How to choose $x$ evenly distributed points from within an n-ball I would like to know how to choose $x$ evenly distributed points from within an n-ball. I think a formal way of defining this is that we want to choose $x$ points from within the n-ball such that we maximize the closest distance between any two points. As a result, it seems, all points should be evenly spaced and many should be located at the surface. What is an algorithm to generate such a set?
 A: Suppose the closest distance between two points is $d$. This implies that $x$ spheres of radius $d/2$ centered at your points can fit inside a sphere of radius $1+d/2$ without overlapping. Equivalently, $x$ spheres of radius $d/(2+d)$ fit in a unit sphere, and maximizing $d$ is equivalent to maximizing $d/(2+d)$.
So your problem amounts to finding the densest packing of $x$ spheres in a sphere. There are some (approximate) precomputed solutions for $x\le51$ in three dimensions, but there is probably no closed-form solution in general.
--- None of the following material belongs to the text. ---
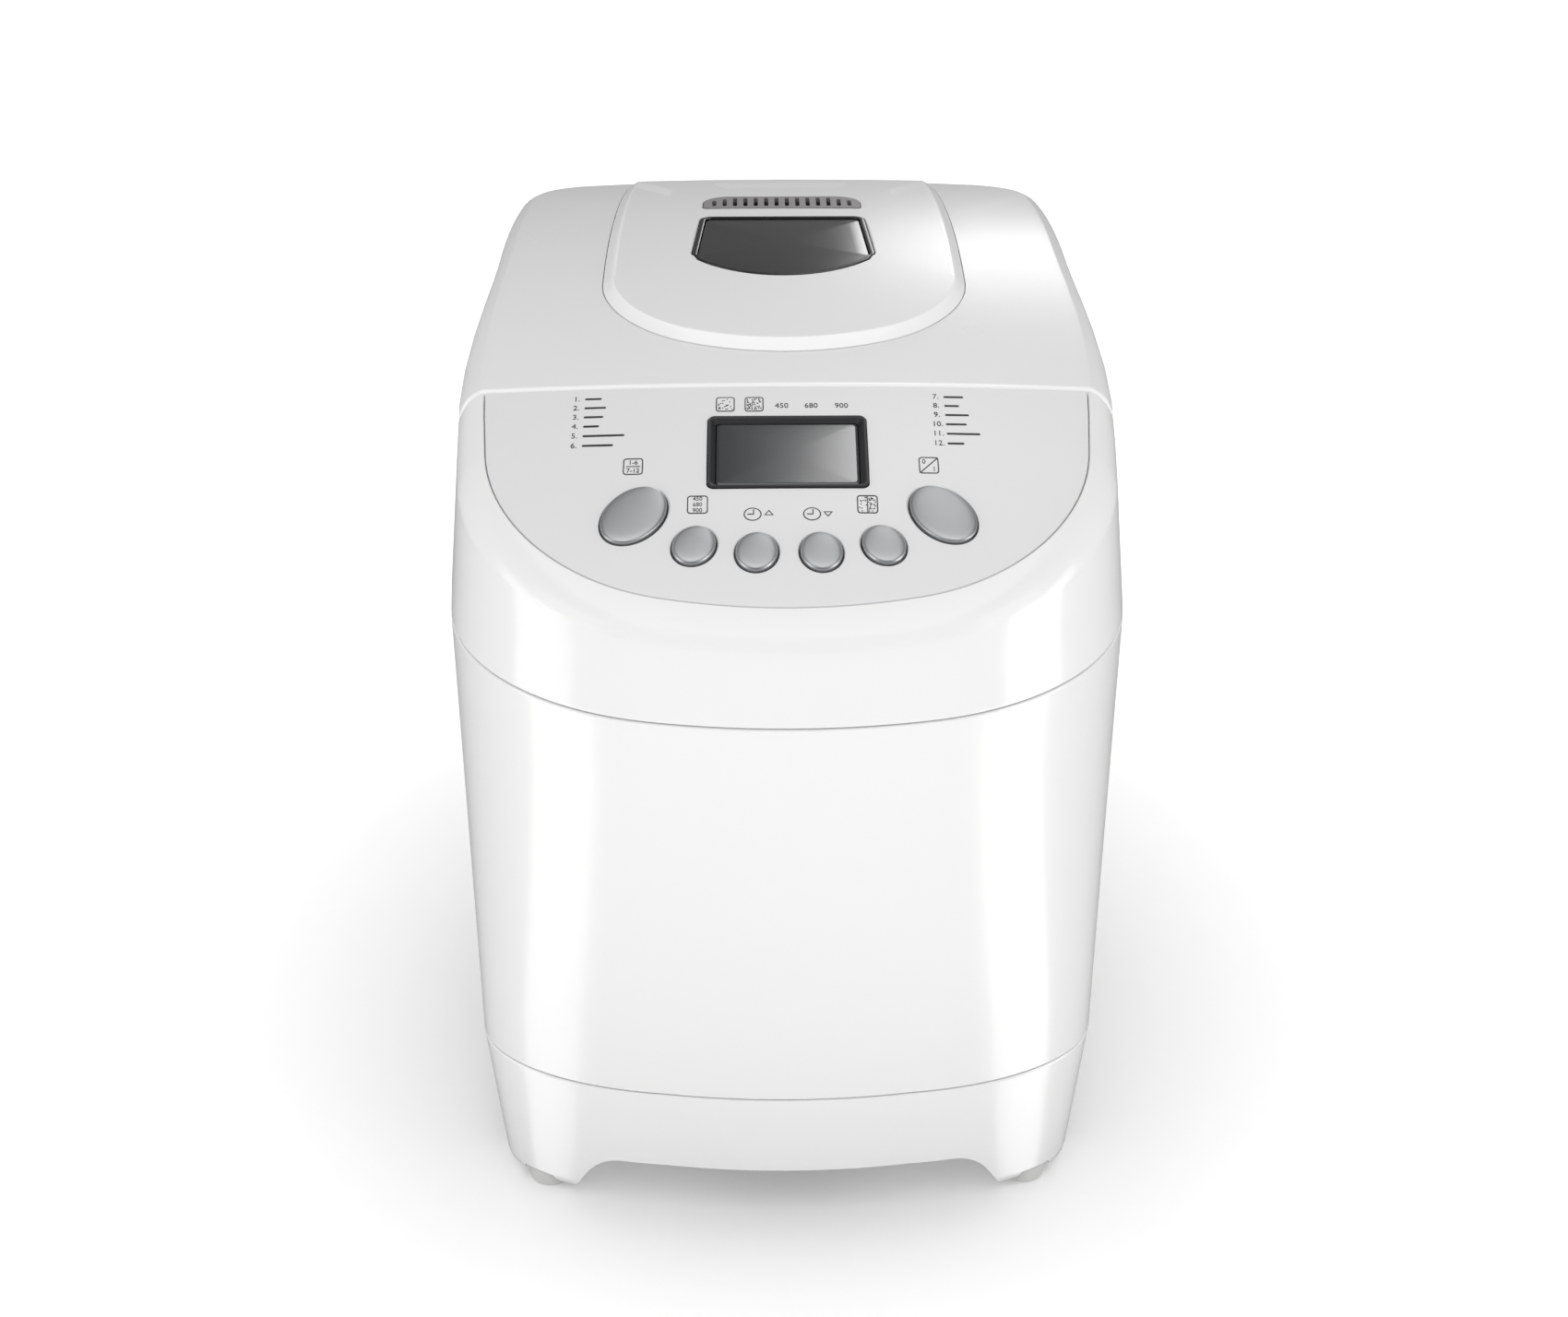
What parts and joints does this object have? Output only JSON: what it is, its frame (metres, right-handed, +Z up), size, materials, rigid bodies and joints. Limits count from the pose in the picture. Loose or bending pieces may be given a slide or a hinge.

I guess this is not an answer to your question of what is an algorithm to generate such sets, but searching for "sphere packing algorithms" may find you some useful references.
A: I came here looking for an answer to help me implement what you are seeking.
First, the technical term I think you are looking for is a Poisson distribution. In a plane there is a nice algorithm called Bridson's Algorithm that generates a distribution efficiently.
It is possible to use this algorithm in higher dimensions, if you can effectively generate points in a spherical shell.